STORED DATA >>
===

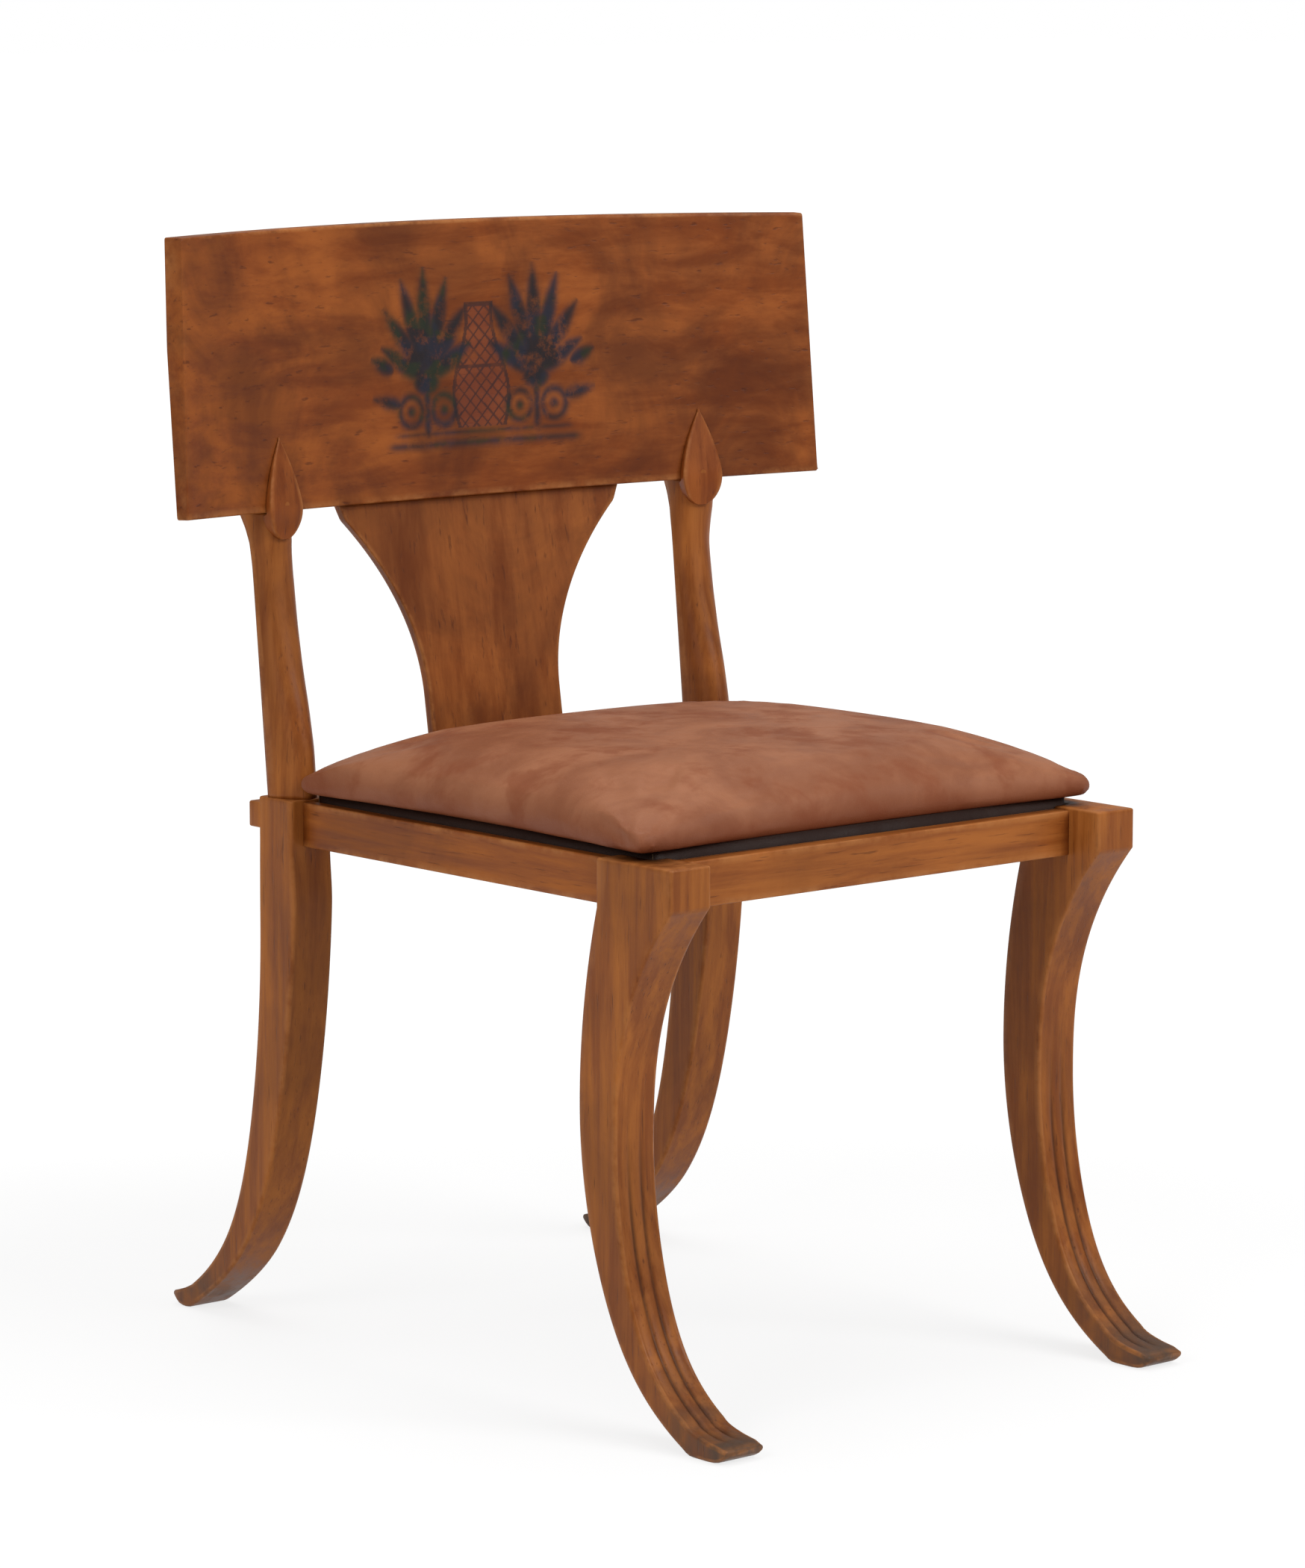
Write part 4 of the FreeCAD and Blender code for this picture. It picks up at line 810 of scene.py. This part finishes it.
def makeSkirt():
    # leather down the seat frame's sides and turned under it:
    # a thin hooked profile carried round a rounded rectangle
    c = skirtSize
    low, high, thick, under = c["low"], c["high"], c["thick"], c["under"]
    profile = np.array([[0, high], [0, low + 2.2], [0.6, low + 0.7], [2.2, low], [under, low],
                        [under, low + thick], [2.6, low + thick], [thick + 0.3, low + 2.6],
                        [thick, low + 4], [thick, high]])
    angle = np.linspace(0, 2 * math.pi, 360, endpoint=False)
    px, py = squareRing(angle, c["square"])
    halfY, midY = (c["back"] + c["front"]) / 2, (c["back"] - c["front"]) / 2
    x = px[:, None] * (c["halfX"] - profile[:, 0])
    y = midY + py[:, None] * (halfY - profile[:, 0])
    points = np.stack([x, y, np.ones_like(x) * profile[:, 1]], axis=-1)
    rows, cols = points.shape[:2]
    i, j = np.meshgrid(np.arange(rows), np.arange(cols), indexing="ij")
    quads = gridQuads(i, (i + 1) % rows, j, (j + 1) % cols, cols)
    return outward(meshFromArrays("leather_skirt", points, quads))


skirt = makeSkirt()
print("skirt made")


class Net:
    # short names for placing, setting and joining shader nodes
    def __init__(self, tree):
        self.tree = tree

    def add(self, kind, **settings):
        node = self.tree.nodes.new("ShaderNode" + kind)
        for key, value in settings.items():
            setattr(node, key, value)
        return node

    def put(self, socket, value):
        if isinstance(value, bpy.types.NodeSocket):
            self.tree.links.new(value, socket)
        else:
            socket.default_value = value

    def fill(self, node, **values):
        # inputs by name, with _ for a space
        for key, value in values.items():
            self.put(node.inputs[key.replace("_", " ")], value)
        return node.outputs

    def math(self, operation, a, b=None, clamp=False):
        node = self.add("Math", operation=operation, use_clamp=clamp)
        self.put(node.inputs[0], a)
        if b is not None:
            self.put(node.inputs[1], b)
        return node.outputs[0]

    def times(self, a, b, clamp=False):
        return self.math("MULTIPLY", a, b, clamp)

    def plus(self, a, b):
        return self.math("ADD", a, b)

    def noise(self, vector, scale, detail=4.0, rough=0.55, distortion=0.0):
        return self.fill(self.add("TexNoise"), Vector=vector, Scale=scale, Detail=detail, Roughness=rough,
                         Distortion=distortion)["Fac"]

    def remap(self, value, low, high, newLow=0.0, newHigh=1.0):
        node = self.add("MapRange", clamp=True, interpolation_type="SMOOTHSTEP")
        made = self.fill(node, Value=value, From_Min=low, From_Max=high, To_Min=newLow, To_Max=newHigh)
        return made["Result"]

    def mix(self, factor, a, b, blend="MIX"):
        node = self.add("Mix", data_type="RGBA", blend_type=blend, clamp_factor=True)
        for index, value in ((0, factor), (6, a), (7, b)):
            self.put(node.inputs[index], value)
        return node.outputs[2]

    def mapping(self, vector, scale=(1, 1, 1), move=(0, 0, 0)):
        return self.fill(self.add("Mapping"), Vector=vector, Scale=scale, Location=move)["Vector"]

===

WHAT YOU NEED TO DO >> Give back the whole listing exactly as it reads.

OUTPUT OF THE TASK >>
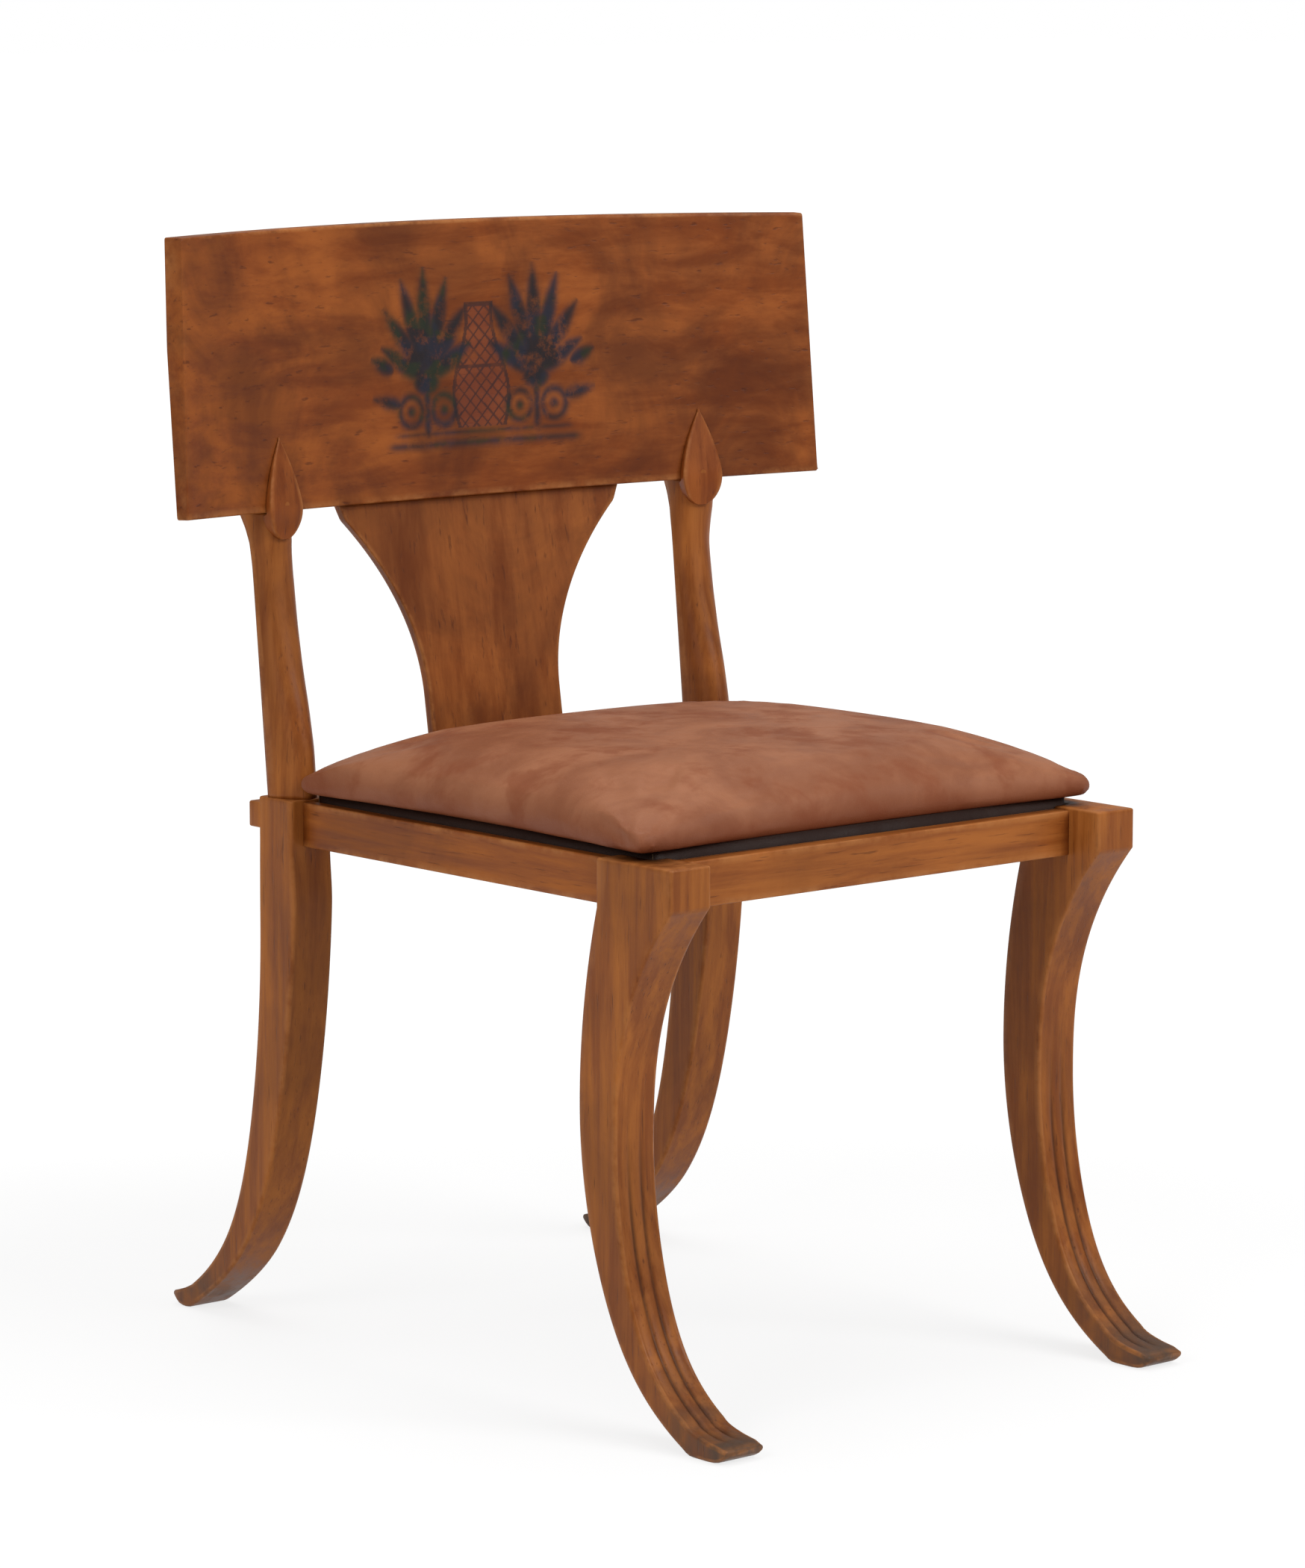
Write part 4 of the FreeCAD and Blender code for this picture. It picks up at line 810 of scene.py. This part finishes it.
def makeSkirt():
    # leather down the seat frame's sides and turned under it:
    # a thin hooked profile carried round a rounded rectangle
    c = skirtSize
    low, high, thick, under = c["low"], c["high"], c["thick"], c["under"]
    profile = np.array([[0, high], [0, low + 2.2], [0.6, low + 0.7], [2.2, low], [under, low],
                        [under, low + thick], [2.6, low + thick], [thick + 0.3, low + 2.6],
                        [thick, low + 4], [thick, high]])
    angle = np.linspace(0, 2 * math.pi, 360, endpoint=False)
    px, py = squareRing(angle, c["square"])
    halfY, midY = (c["back"] + c["front"]) / 2, (c["back"] - c["front"]) / 2
    x = px[:, None] * (c["halfX"] - profile[:, 0])
    y = midY + py[:, None] * (halfY - profile[:, 0])
    points = np.stack([x, y, np.ones_like(x) * profile[:, 1]], axis=-1)
    rows, cols = points.shape[:2]
    i, j = np.meshgrid(np.arange(rows), np.arange(cols), indexing="ij")
    quads = gridQuads(i, (i + 1) % rows, j, (j + 1) % cols, cols)
    return outward(meshFromArrays("leather_skirt", points, quads))


skirt = makeSkirt()
print("skirt made")


class Net:
    # short names for placing, setting and joining shader nodes
    def __init__(self, tree):
        self.tree = tree

    def add(self, kind, **settings):
        node = self.tree.nodes.new("ShaderNode" + kind)
        for key, value in settings.items():
            setattr(node, key, value)
        return node

    def put(self, socket, value):
        if isinstance(value, bpy.types.NodeSocket):
            self.tree.links.new(value, socket)
        else:
            socket.default_value = value

    def fill(self, node, **values):
        # inputs by name, with _ for a space
        for key, value in values.items():
            self.put(node.inputs[key.replace("_", " ")], value)
        return node.outputs

    def math(self, operation, a, b=None, clamp=False):
        node = self.add("Math", operation=operation, use_clamp=clamp)
        self.put(node.inputs[0], a)
        if b is not None:
            self.put(node.inputs[1], b)
        return node.outputs[0]

    def times(self, a, b, clamp=False):
        return self.math("MULTIPLY", a, b, clamp)

    def plus(self, a, b):
        return self.math("ADD", a, b)

    def noise(self, vector, scale, detail=4.0, rough=0.55, distortion=0.0):
        return self.fill(self.add("TexNoise"), Vector=vector, Scale=scale, Detail=detail, Roughness=rough,
                         Distortion=distortion)["Fac"]

    def remap(self, value, low, high, newLow=0.0, newHigh=1.0):
        node = self.add("MapRange", clamp=True, interpolation_type="SMOOTHSTEP")
        made = self.fill(node, Value=value, From_Min=low, From_Max=high, To_Min=newLow, To_Max=newHigh)
        return made["Result"]

    def mix(self, factor, a, b, blend="MIX"):
        node = self.add("Mix", data_type="RGBA", blend_type=blend, clamp_factor=True)
        for index, value in ((0, factor), (6, a), (7, b)):
            self.put(node.inputs[index], value)
        return node.outputs[2]

    def mapping(self, vector, scale=(1, 1, 1), move=(0, 0, 0)):
        return self.fill(self.add("Mapping"), Vector=vector, Scale=scale, Location=move)["Vector"]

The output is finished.